8:00 PM, 2nd June, 1999
No Guests
This film is lengthy (over 170 minutes) and hence any attempt to try and capture the story will obviously leave out large elements. The film opens with Private Witt (Caviezel) living among the natives on a Pacific island. This almost nature documentary sequence is broken by the capture of the AWOL soldier, and his return to duty. The bulk of the film covers the battle for control of the Pacific Island of Guadalcanal. The film focuses on a small group of characters, and looks at how they deal with and relate to the war.

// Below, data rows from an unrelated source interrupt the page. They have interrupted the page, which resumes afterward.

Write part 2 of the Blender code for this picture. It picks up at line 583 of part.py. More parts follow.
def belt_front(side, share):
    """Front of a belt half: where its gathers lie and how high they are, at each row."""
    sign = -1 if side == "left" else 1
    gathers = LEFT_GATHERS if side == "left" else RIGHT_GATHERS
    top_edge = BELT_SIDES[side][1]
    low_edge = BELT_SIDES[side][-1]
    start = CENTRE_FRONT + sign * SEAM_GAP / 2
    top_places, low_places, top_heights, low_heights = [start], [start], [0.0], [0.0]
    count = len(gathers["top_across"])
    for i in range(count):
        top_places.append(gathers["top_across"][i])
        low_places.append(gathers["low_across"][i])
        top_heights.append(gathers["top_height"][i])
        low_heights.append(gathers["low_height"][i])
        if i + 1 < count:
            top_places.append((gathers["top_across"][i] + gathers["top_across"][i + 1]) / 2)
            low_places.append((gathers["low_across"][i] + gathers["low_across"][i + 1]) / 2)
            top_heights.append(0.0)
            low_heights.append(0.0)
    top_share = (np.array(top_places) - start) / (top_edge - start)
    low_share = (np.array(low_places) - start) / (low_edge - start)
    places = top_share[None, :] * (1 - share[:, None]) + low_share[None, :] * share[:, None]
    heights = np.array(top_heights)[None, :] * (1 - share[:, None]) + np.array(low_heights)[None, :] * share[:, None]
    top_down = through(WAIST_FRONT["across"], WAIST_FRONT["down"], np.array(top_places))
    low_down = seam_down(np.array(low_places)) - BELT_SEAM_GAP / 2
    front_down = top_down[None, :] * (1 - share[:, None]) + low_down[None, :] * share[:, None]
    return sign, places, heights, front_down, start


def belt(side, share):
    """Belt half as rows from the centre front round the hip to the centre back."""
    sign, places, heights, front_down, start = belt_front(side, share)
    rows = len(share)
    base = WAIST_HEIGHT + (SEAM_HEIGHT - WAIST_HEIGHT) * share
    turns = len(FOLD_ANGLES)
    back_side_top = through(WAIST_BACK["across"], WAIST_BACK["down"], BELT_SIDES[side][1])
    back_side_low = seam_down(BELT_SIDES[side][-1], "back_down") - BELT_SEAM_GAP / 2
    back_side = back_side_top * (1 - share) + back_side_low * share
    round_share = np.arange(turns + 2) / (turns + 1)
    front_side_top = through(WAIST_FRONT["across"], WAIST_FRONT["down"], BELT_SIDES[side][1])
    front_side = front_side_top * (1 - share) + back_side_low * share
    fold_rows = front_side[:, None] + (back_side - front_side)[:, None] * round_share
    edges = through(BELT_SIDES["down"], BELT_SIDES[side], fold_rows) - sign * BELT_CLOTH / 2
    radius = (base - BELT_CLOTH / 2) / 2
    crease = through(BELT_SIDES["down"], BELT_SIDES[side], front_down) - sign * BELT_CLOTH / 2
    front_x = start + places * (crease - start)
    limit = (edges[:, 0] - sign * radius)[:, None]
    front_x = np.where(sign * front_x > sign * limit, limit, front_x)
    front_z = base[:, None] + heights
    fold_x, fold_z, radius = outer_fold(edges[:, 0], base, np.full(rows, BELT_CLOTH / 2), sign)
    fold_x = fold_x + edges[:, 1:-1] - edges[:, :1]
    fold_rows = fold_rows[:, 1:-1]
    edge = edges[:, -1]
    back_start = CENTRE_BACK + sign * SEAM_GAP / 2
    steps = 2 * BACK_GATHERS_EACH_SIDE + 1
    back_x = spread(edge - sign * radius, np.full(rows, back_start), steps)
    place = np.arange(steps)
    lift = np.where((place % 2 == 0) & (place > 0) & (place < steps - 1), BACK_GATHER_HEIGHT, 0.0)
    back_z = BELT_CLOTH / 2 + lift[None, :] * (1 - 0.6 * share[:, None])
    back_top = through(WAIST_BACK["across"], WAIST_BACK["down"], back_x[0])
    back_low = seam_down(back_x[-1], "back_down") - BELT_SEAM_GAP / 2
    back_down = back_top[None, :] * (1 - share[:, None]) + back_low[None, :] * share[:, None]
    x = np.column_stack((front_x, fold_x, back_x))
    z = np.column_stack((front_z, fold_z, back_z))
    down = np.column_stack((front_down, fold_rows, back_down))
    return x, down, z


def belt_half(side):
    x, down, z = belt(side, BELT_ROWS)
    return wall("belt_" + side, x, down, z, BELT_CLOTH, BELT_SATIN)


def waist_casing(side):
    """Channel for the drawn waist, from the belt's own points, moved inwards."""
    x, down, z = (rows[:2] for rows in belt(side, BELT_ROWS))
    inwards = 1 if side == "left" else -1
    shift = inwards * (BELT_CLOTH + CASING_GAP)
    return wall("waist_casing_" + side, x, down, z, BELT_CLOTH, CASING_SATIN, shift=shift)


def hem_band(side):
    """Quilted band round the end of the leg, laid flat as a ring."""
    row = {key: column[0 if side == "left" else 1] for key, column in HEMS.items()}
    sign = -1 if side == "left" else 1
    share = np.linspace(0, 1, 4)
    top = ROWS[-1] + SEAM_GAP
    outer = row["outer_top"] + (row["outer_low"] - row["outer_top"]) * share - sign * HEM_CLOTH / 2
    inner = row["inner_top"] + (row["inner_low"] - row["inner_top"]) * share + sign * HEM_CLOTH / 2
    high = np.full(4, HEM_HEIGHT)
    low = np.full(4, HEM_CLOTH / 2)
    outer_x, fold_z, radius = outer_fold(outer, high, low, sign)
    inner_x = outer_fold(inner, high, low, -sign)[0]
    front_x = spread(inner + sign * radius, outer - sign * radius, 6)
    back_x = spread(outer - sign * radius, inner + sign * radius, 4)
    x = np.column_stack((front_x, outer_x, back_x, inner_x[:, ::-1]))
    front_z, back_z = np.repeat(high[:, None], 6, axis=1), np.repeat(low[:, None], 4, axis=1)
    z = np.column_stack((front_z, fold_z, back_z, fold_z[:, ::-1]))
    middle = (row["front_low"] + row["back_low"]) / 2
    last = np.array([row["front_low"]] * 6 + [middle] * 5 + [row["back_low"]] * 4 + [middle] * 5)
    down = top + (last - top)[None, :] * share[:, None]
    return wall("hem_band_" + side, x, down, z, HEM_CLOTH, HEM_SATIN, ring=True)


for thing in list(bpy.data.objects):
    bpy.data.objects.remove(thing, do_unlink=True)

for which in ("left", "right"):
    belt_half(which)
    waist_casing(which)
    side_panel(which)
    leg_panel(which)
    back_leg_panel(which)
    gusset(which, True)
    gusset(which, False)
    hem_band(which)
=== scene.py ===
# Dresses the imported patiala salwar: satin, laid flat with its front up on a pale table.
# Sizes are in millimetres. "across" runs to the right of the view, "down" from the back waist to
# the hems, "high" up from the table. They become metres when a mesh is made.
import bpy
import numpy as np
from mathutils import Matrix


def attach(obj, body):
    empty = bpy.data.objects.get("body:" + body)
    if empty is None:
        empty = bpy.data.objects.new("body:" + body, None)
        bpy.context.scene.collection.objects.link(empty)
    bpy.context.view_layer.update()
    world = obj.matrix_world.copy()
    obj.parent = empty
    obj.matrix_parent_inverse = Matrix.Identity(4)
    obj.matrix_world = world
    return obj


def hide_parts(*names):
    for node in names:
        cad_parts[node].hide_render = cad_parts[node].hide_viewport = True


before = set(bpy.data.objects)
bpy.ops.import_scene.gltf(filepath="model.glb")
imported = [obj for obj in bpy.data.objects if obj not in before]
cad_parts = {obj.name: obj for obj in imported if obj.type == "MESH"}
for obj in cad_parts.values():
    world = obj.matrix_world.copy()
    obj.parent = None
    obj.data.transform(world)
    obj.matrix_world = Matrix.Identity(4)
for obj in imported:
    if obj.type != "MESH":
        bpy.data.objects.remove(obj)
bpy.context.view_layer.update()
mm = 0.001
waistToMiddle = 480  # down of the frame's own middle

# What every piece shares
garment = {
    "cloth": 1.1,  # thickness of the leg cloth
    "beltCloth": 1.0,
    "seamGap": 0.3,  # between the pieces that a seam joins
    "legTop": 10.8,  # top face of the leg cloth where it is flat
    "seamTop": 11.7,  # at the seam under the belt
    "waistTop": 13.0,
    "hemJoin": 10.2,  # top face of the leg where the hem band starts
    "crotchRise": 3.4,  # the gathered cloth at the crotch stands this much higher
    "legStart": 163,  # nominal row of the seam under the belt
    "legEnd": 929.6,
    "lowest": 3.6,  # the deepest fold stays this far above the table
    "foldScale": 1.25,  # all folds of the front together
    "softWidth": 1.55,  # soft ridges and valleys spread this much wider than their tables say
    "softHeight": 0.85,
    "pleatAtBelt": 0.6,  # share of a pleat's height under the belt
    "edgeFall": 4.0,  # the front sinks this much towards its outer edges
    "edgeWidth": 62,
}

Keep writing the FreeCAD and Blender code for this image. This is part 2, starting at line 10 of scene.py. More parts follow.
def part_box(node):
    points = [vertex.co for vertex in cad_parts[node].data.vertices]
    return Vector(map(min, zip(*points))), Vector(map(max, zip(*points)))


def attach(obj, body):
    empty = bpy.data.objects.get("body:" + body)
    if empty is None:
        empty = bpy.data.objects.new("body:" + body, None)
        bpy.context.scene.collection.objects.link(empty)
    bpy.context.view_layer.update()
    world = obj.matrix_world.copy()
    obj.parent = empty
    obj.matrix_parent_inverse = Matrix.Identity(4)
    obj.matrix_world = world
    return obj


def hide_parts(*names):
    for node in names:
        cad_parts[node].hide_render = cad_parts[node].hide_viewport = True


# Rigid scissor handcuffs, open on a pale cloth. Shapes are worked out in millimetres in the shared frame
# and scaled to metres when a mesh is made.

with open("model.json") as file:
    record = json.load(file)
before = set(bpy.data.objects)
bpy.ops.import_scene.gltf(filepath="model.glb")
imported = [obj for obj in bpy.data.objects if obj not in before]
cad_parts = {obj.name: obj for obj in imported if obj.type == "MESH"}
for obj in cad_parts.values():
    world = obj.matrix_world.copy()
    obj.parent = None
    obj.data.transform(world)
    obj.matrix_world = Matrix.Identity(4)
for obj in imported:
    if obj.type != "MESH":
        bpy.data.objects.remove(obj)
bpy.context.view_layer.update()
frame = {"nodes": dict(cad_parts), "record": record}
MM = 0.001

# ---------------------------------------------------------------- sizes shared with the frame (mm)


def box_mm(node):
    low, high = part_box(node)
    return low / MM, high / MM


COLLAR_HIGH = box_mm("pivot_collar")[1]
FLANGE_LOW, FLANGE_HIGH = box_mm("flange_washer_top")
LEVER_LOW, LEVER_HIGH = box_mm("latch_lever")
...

The performances from the actors in this film are pretty much uniformly superb. They take what is at times quite challenging material and manage to build quite an impressive set of characters. The problem with this film is in the direction. Terence Malick has been absent from the director's chair for some 20 years. Judging from this film, he's spent the entire time thinking up arty camera angles and shots. Malick manages to make the film almost impenetrable in places - you'll be lucky if you can ever tell two characters apart. And the film itself is in desperate need of huge trims - the last quarter of the film is totally incoherent. It's a pity, because there are some very well done battle sequences here. But the non-stop voice overs make the unit sound like a bunch of whinging schoolboys, and really start to grate. The two obvious parallels are this year's other big war movie, Saving Private Ryan, and the quintessential incoherent war movie, Apocalypse Now. The Thin Red Line doesn't even come near either of these, unfortunately - mainly because it's trying to be both at the same time.